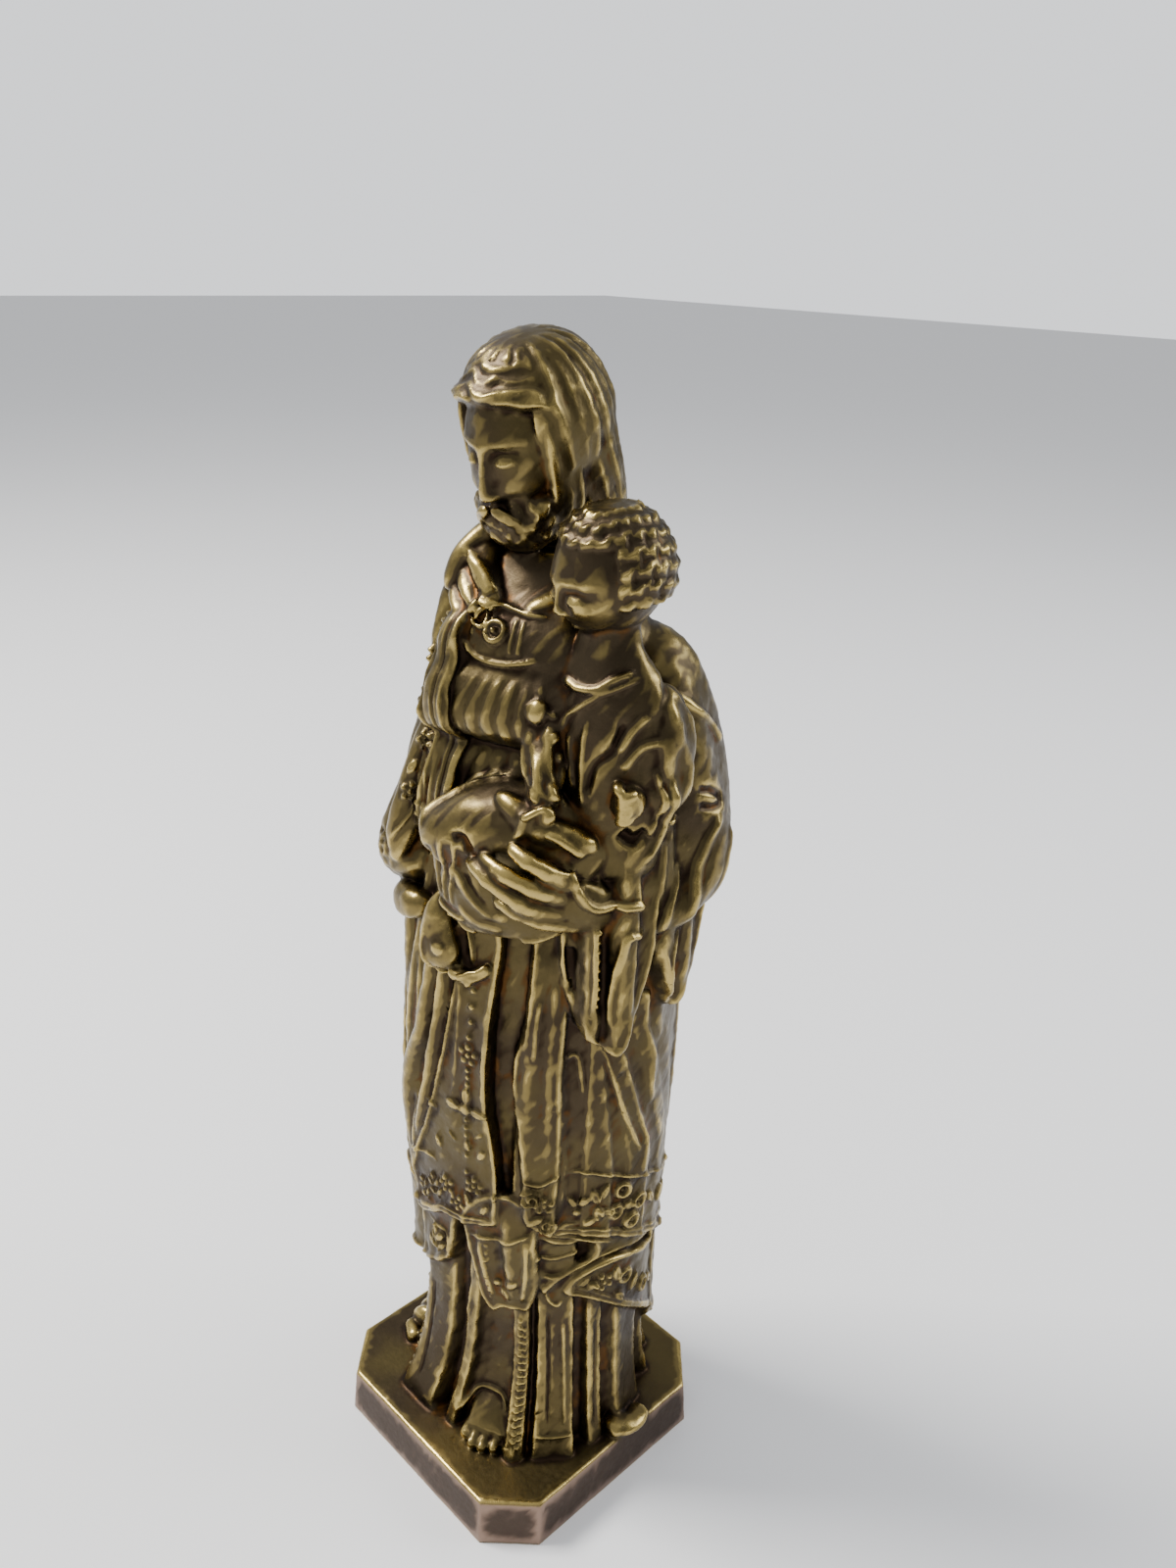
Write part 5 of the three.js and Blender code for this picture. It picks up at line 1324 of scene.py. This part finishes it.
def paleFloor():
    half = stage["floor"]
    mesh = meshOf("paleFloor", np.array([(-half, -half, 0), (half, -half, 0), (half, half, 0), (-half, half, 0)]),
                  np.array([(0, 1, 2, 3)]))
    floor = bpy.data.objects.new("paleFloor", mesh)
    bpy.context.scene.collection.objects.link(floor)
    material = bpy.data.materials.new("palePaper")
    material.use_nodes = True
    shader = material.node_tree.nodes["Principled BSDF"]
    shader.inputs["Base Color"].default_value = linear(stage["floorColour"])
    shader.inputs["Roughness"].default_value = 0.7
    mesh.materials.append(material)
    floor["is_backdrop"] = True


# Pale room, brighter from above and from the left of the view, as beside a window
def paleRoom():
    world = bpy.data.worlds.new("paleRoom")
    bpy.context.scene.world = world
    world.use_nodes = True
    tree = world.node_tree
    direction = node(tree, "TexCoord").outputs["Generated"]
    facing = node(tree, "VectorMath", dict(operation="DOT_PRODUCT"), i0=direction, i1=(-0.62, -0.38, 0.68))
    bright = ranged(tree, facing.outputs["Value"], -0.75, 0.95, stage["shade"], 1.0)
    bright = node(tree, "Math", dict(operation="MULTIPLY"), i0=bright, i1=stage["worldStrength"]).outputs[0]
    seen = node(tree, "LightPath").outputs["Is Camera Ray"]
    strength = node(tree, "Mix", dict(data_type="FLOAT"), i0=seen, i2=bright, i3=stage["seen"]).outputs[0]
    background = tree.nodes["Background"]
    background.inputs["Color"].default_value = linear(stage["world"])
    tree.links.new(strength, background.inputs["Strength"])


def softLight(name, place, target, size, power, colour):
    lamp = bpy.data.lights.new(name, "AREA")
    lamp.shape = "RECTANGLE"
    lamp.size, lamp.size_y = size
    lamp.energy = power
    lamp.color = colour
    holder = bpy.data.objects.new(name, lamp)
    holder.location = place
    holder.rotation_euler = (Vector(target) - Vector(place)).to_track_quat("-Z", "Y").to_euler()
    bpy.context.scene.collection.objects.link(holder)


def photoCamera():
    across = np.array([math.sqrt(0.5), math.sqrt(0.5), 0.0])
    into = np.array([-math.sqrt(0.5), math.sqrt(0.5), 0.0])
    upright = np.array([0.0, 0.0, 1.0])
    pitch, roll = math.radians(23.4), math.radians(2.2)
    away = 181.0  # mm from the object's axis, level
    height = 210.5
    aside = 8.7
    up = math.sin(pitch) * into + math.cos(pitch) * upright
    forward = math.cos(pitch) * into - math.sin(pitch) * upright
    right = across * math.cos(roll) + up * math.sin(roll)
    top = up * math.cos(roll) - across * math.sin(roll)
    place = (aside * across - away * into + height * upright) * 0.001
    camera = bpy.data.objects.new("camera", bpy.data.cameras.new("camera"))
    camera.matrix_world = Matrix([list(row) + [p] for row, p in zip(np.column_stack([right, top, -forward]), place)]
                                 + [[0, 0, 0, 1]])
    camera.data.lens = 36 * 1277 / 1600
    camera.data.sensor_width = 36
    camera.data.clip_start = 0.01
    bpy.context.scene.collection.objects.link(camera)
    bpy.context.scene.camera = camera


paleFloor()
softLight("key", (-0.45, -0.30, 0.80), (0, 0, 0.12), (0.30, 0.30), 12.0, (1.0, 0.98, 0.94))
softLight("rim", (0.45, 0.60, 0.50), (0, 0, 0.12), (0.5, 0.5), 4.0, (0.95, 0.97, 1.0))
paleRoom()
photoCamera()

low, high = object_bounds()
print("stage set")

━━━━

- [What is being asked]: Output the full listing exactly as it stands.

- [Result below]:
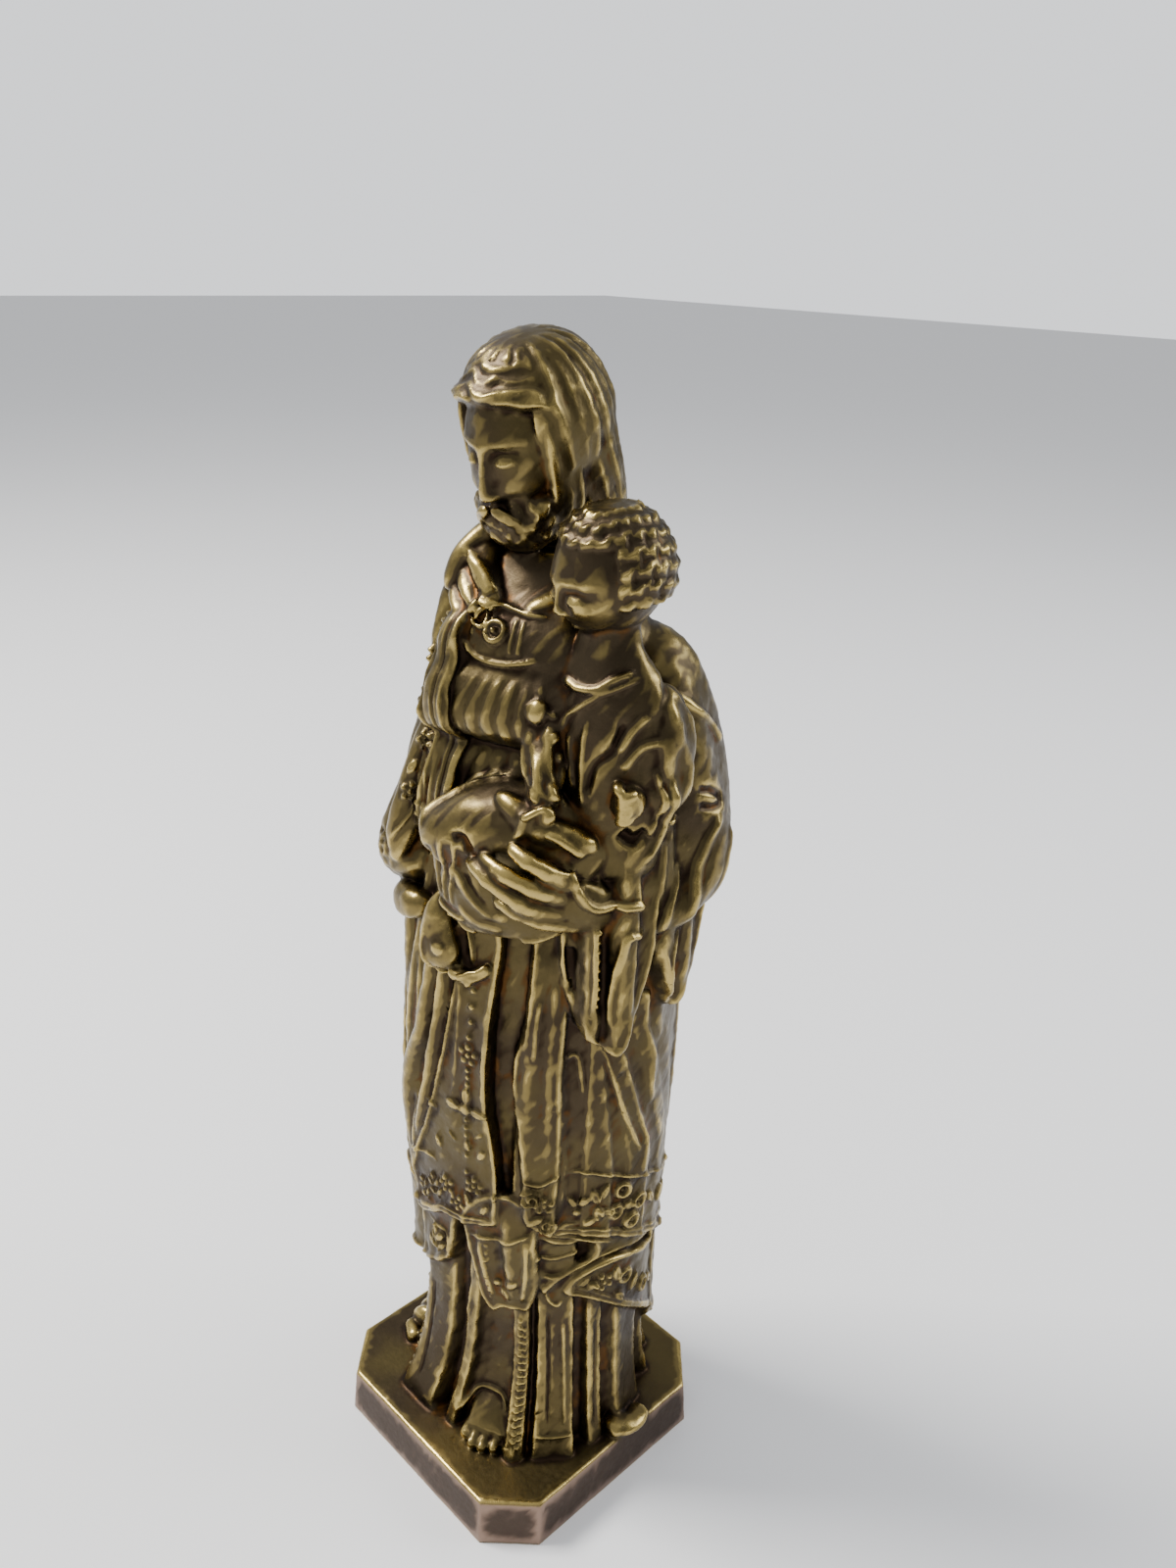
Write part 5 of the three.js and Blender code for this picture. It picks up at line 1324 of scene.py. This part finishes it.
def paleFloor():
    half = stage["floor"]
    mesh = meshOf("paleFloor", np.array([(-half, -half, 0), (half, -half, 0), (half, half, 0), (-half, half, 0)]),
                  np.array([(0, 1, 2, 3)]))
    floor = bpy.data.objects.new("paleFloor", mesh)
    bpy.context.scene.collection.objects.link(floor)
    material = bpy.data.materials.new("palePaper")
    material.use_nodes = True
    shader = material.node_tree.nodes["Principled BSDF"]
    shader.inputs["Base Color"].default_value = linear(stage["floorColour"])
    shader.inputs["Roughness"].default_value = 0.7
    mesh.materials.append(material)
    floor["is_backdrop"] = True


# Pale room, brighter from above and from the left of the view, as beside a window
def paleRoom():
    world = bpy.data.worlds.new("paleRoom")
    bpy.context.scene.world = world
    world.use_nodes = True
    tree = world.node_tree
    direction = node(tree, "TexCoord").outputs["Generated"]
    facing = node(tree, "VectorMath", dict(operation="DOT_PRODUCT"), i0=direction, i1=(-0.62, -0.38, 0.68))
    bright = ranged(tree, facing.outputs["Value"], -0.75, 0.95, stage["shade"], 1.0)
    bright = node(tree, "Math", dict(operation="MULTIPLY"), i0=bright, i1=stage["worldStrength"]).outputs[0]
    seen = node(tree, "LightPath").outputs["Is Camera Ray"]
    strength = node(tree, "Mix", dict(data_type="FLOAT"), i0=seen, i2=bright, i3=stage["seen"]).outputs[0]
    background = tree.nodes["Background"]
    background.inputs["Color"].default_value = linear(stage["world"])
    tree.links.new(strength, background.inputs["Strength"])


def softLight(name, place, target, size, power, colour):
    lamp = bpy.data.lights.new(name, "AREA")
    lamp.shape = "RECTANGLE"
    lamp.size, lamp.size_y = size
    lamp.energy = power
    lamp.color = colour
    holder = bpy.data.objects.new(name, lamp)
    holder.location = place
    holder.rotation_euler = (Vector(target) - Vector(place)).to_track_quat("-Z", "Y").to_euler()
    bpy.context.scene.collection.objects.link(holder)


def photoCamera():
    across = np.array([math.sqrt(0.5), math.sqrt(0.5), 0.0])
    into = np.array([-math.sqrt(0.5), math.sqrt(0.5), 0.0])
    upright = np.array([0.0, 0.0, 1.0])
    pitch, roll = math.radians(23.4), math.radians(2.2)
    away = 181.0  # mm from the object's axis, level
    height = 210.5
    aside = 8.7
    up = math.sin(pitch) * into + math.cos(pitch) * upright
    forward = math.cos(pitch) * into - math.sin(pitch) * upright
    right = across * math.cos(roll) + up * math.sin(roll)
    top = up * math.cos(roll) - across * math.sin(roll)
    place = (aside * across - away * into + height * upright) * 0.001
    camera = bpy.data.objects.new("camera", bpy.data.cameras.new("camera"))
    camera.matrix_world = Matrix([list(row) + [p] for row, p in zip(np.column_stack([right, top, -forward]), place)]
                                 + [[0, 0, 0, 1]])
    camera.data.lens = 36 * 1277 / 1600
    camera.data.sensor_width = 36
    camera.data.clip_start = 0.01
    bpy.context.scene.collection.objects.link(camera)
    bpy.context.scene.camera = camera


paleFloor()
softLight("key", (-0.45, -0.30, 0.80), (0, 0, 0.12), (0.30, 0.30), 12.0, (1.0, 0.98, 0.94))
softLight("rim", (0.45, 0.60, 0.50), (0, 0, 0.12), (0.5, 0.5), 4.0, (0.95, 0.97, 1.0))
paleRoom()
photoCamera()

low, high = object_bounds()
print("stage set")